Im April 2013 kamen wieder die laichbereiten __ Kröten und es gibt seit letztem Wochenende wieder tausende Kaulquappen - haben sie eine Chance? Soweit ich sehen kann gibt es kaum Zooplankton im Teich, weil Goldfische und Rückenschwimmer wohl recht gefräßig sind. Oder gibt es auch natürlicher Weise Jahre ohne Krötennachwuchs? 
Wenn es doch die __ Käfer und Goldfische waren - wie kann man die aus dem über 100m2 großen Teich heraus bekommen?


----------



## FuerstvonBabylon (4. Mai 2013)

Hallo,
also mal meine Meinung in Kurzform: zu fressen finden die Quappen sicherlich genug. Leider haben auch die Goldfische die Quappen zum Fressen gern. Die Ruckenschwimmer erwischen auch ein paar aber nicht soo viele. Generell meiden Amphibien Gewässer mit Fischbesatz. Eben aus dem oben genannten guten Grund. 

Für die Zukunft bedeutet das: wenn Du Quappen bzw. __ Frösche haben willst, musst Du die Fische deutlich reduzieren     Am besten wäre: entweder oder ...


[ sent by iPhone and Tapatalk ]


----------



## StefanBO (5. Mai 2013)

*AW: ein Jahr ohne Kaulquappen*

Hallo,

gab es 2013 keine Kaulquappen oder erst gar keinen Laich?

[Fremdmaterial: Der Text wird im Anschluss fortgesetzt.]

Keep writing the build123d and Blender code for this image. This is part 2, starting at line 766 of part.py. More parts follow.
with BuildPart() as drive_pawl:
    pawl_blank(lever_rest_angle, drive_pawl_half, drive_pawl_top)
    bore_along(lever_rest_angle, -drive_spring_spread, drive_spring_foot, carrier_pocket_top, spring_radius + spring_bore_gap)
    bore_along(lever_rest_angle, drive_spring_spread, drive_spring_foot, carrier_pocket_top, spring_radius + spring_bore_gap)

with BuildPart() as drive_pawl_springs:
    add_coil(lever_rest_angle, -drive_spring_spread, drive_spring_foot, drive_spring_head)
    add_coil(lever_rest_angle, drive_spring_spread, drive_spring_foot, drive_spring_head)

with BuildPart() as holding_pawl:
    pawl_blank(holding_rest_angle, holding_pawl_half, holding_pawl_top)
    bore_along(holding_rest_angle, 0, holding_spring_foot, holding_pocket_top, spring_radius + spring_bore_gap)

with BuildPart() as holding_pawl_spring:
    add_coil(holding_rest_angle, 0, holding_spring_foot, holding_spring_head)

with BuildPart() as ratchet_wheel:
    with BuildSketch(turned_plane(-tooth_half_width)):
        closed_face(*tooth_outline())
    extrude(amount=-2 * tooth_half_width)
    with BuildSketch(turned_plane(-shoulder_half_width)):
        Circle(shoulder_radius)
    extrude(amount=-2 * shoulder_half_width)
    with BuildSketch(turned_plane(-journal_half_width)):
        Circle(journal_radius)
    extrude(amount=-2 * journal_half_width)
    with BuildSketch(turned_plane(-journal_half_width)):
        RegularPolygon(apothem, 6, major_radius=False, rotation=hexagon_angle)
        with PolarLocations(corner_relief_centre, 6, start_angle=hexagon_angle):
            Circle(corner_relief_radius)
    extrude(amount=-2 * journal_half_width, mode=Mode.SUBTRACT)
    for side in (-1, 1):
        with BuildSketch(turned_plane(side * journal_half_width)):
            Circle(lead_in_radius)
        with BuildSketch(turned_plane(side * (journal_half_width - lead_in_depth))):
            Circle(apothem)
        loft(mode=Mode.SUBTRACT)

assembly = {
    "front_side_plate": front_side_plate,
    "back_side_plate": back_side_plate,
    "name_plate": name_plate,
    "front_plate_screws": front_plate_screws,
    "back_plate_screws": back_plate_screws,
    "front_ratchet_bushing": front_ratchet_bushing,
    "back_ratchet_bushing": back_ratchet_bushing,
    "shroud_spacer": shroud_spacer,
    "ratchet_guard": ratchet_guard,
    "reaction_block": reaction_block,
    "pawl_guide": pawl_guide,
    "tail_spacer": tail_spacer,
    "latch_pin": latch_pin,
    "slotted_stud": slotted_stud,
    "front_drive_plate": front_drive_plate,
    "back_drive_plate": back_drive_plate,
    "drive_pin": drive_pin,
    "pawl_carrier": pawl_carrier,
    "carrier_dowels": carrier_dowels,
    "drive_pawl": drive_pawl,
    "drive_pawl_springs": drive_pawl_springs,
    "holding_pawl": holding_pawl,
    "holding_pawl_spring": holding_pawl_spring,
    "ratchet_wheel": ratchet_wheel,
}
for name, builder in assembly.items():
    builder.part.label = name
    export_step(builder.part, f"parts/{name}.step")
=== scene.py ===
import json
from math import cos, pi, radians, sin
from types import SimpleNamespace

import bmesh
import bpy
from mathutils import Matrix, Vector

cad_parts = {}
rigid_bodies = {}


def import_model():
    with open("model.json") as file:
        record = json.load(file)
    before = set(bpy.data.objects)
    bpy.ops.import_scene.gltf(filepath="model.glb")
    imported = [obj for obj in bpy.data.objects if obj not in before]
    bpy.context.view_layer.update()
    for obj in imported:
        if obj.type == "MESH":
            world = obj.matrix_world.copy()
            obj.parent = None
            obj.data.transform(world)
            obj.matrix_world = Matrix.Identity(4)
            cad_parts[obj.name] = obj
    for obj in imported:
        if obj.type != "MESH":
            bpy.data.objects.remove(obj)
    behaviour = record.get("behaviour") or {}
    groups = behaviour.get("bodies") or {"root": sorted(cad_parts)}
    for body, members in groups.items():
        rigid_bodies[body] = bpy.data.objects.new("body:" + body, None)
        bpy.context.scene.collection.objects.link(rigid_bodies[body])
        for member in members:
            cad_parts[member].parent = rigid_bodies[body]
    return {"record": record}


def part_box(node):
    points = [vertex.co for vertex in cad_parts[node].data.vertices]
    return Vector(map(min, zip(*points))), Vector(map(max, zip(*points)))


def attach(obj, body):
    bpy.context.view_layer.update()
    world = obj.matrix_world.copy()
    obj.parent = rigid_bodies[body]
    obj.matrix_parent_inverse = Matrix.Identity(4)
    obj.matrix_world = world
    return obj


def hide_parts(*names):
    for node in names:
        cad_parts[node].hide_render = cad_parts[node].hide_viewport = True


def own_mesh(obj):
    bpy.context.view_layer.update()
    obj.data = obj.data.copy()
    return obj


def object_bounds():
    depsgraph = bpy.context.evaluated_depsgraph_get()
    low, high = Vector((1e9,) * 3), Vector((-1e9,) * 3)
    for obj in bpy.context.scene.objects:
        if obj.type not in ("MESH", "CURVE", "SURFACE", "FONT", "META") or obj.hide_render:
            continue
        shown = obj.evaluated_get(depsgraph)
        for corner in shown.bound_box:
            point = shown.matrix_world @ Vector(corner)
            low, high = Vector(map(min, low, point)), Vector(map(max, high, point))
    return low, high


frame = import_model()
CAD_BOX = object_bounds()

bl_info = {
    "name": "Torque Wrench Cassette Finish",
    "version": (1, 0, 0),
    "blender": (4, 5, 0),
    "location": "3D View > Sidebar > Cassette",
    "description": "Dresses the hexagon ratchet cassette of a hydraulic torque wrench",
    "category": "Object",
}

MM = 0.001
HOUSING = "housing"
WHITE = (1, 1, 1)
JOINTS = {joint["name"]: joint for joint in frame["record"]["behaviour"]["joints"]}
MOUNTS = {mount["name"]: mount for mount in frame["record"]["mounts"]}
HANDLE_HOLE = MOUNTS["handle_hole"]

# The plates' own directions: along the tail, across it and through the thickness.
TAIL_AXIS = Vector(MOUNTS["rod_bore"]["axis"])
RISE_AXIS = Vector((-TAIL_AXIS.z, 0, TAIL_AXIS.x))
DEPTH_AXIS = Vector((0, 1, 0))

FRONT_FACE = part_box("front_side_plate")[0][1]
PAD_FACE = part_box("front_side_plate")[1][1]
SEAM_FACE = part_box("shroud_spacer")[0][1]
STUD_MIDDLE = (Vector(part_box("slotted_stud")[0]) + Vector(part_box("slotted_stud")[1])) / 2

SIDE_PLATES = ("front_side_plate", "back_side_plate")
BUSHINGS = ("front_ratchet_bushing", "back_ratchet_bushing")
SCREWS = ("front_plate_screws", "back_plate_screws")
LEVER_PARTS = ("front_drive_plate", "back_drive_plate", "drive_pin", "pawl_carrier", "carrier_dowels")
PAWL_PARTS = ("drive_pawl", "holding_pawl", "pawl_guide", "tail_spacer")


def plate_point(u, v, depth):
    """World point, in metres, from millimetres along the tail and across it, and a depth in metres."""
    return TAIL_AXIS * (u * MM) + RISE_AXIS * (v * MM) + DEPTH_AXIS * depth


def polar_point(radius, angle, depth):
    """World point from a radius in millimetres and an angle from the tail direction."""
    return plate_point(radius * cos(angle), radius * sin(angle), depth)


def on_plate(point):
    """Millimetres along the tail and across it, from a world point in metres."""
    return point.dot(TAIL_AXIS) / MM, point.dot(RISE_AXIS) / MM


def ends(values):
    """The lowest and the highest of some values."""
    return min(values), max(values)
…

Erdkrötenlarven werden aufgrund körpereigener Abwehrkräfte nicht von allen Fischarten gefressen und profitieren somit als einzige einheimische Amphibienart manchmal sogar von Fischbesatz.

Goldfische sind sehr gefräßig in Bezug auf Laich und Kleinlebewesen sowie sämtlichen Nachwuchs und beeinträchtigen in der Regel bei künstlichem Besatz in kleinen Gewässern das Ökosystem extrem negativ (s.u.). Es wird zwar sicherlich weiterhin Zuwanderer (und Berichte über den vorhanden Artenreichtum ) geben, aber kaum noch zur Arterhaltung und -Vermehrung ausreichenden Nachwuchs, der selber Nachwuchs erzeugen könnte.

__ Rückenschwimmer sind auch recht gefräßig, sollten ihren Bestand und ihre Auswirkung auf andere Arten in einem sich selbst überlassenen Teich aber von alleine regeln. Wenn es zu einer Massenvermehrung kommt, findet diese in der Folge nicht genügend Nahrung ...

Zum Thema "Goldfische entfernen" wirst du sicherlich noch Tipps bekommen.

Ansonsten noch ein paar Grundaussagen:

Fische sind in kleinen Teichen immer ein "Problem" bezüglich der Artenvielfalt und insbesondere deren Vermehrungsfähigkeit. Als "klein" werden Gewässer bis ca. 500 qm bezeichnet.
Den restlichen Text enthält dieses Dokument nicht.